The seller warrants that the accounts and information disclosed reflect the company's real position as of closing, and undertakes to indemnify the buyer if an undisclosed pre-closing liability materialises later. Around that core commitment, both sides negotiate a set of parameters: a financial cap on the seller's exposure, often expressed as a percentage of the price, and a duration — typically longer for tax and social-security matters than for general commercial claims, reflecting how long the relevant authorities can still act. A threshold or basket excluding minor claims is standard practice, so the mechanism deals with real exposure rather than nuisance amounts.

The documents needed to build a reliable warranty package

Negotiating a warranty and indemnity clause credibly depends on having verified, consistent documentation behind it — not just the seller's word.

  • Annual accounts and tax filings for the last three years
  • Detail of off-balance-sheet commitments: guarantees given, leasing commitments, pledges
  • Record of past and ongoing litigation, including matters already settled
  • Tax and social-security compliance certificates
  • The due diligence report prepared ahead of the deal, which is what actually grounds the scope of what gets negotiated

Where these documents fit in the wider sale process

Most of these documents aren't specific to the warranty negotiation — they're the same ones organised in the standard data room structure we cover in our due diligence data room checklist, largely within the financial, risks and tax-social folders. They typically surface earlier, in a lighter form, at the stage covered in our article on letter of intent documents, before the full data room opens and the detail behind the warranty gets assembled.

Why the negotiated scope depends on documentation quality

When the due diligence report is thin or the underlying documents are incomplete, the buyer has less to go on and typically pushes for a broader guarantee, a higher cap and a longer duration to compensate for the uncertainty. A well-documented file works the other way: it lets the seller negotiate a narrower, shorter guarantee tied to demonstrated, real risk rather than to unknowns the buyer can't rule out.

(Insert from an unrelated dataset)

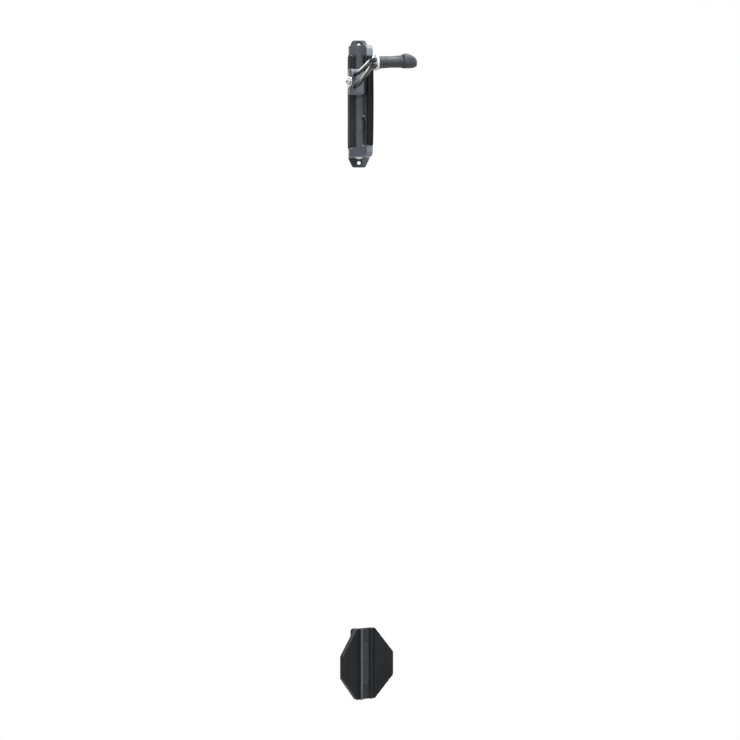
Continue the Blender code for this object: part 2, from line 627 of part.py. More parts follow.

Centralising collection instead of chasing the owner and advisors piecemeal

As with the rest of a sale process, the documents behind a warranty and indemnity package rarely sit in one place. The owner holds the operational and commercial knowledge, the accountant holds the accounts and tax filings, and outside counsel often holds the litigation and compliance records. Chasing all three separately by email, on top of everything else a sale requires, is where documents get lost or arrive too late to be usefully reviewed.

A structured checklist covering exactly these documents, shared through a secure portal, gives each contact visibility into their own part and keeps a single, tracked view of what's still missing — so the warranty negotiation starts from a complete file rather than one assembled at the last minute.

Frequently asked questions

Does a warranty and indemnity clause apply to an asset sale?
Generally not in the same way. In an asset deal, the buyer picks up specific assets and doesn't inherit the seller's pre-existing liabilities the way they do in a share deal, which is why this mechanism is primarily a share-deal tool.
What does a warranty and indemnity clause cover?
Liabilities that existed before closing but surface afterward: a tax reassessment for a prior period, an undisclosed debt, or litigation that wasn't flagged during due diligence. The seller indemnifies the buyer within a negotiated cap and duration.
What documents ground a warranty and indemnity negotiation?
The last three years' accounts and tax filings, detail of off-balance-sheet commitments, records of past and ongoing litigation, tax and social-security compliance certificates, and the due diligence report that grounds the negotiated scope.
When are these documents gathered in the sale process?
Mostly once the letter of intent is signed and formal due diligence begins, as part of the standard data room — a lighter version of some of them may already have circulated at the letter of intent stage.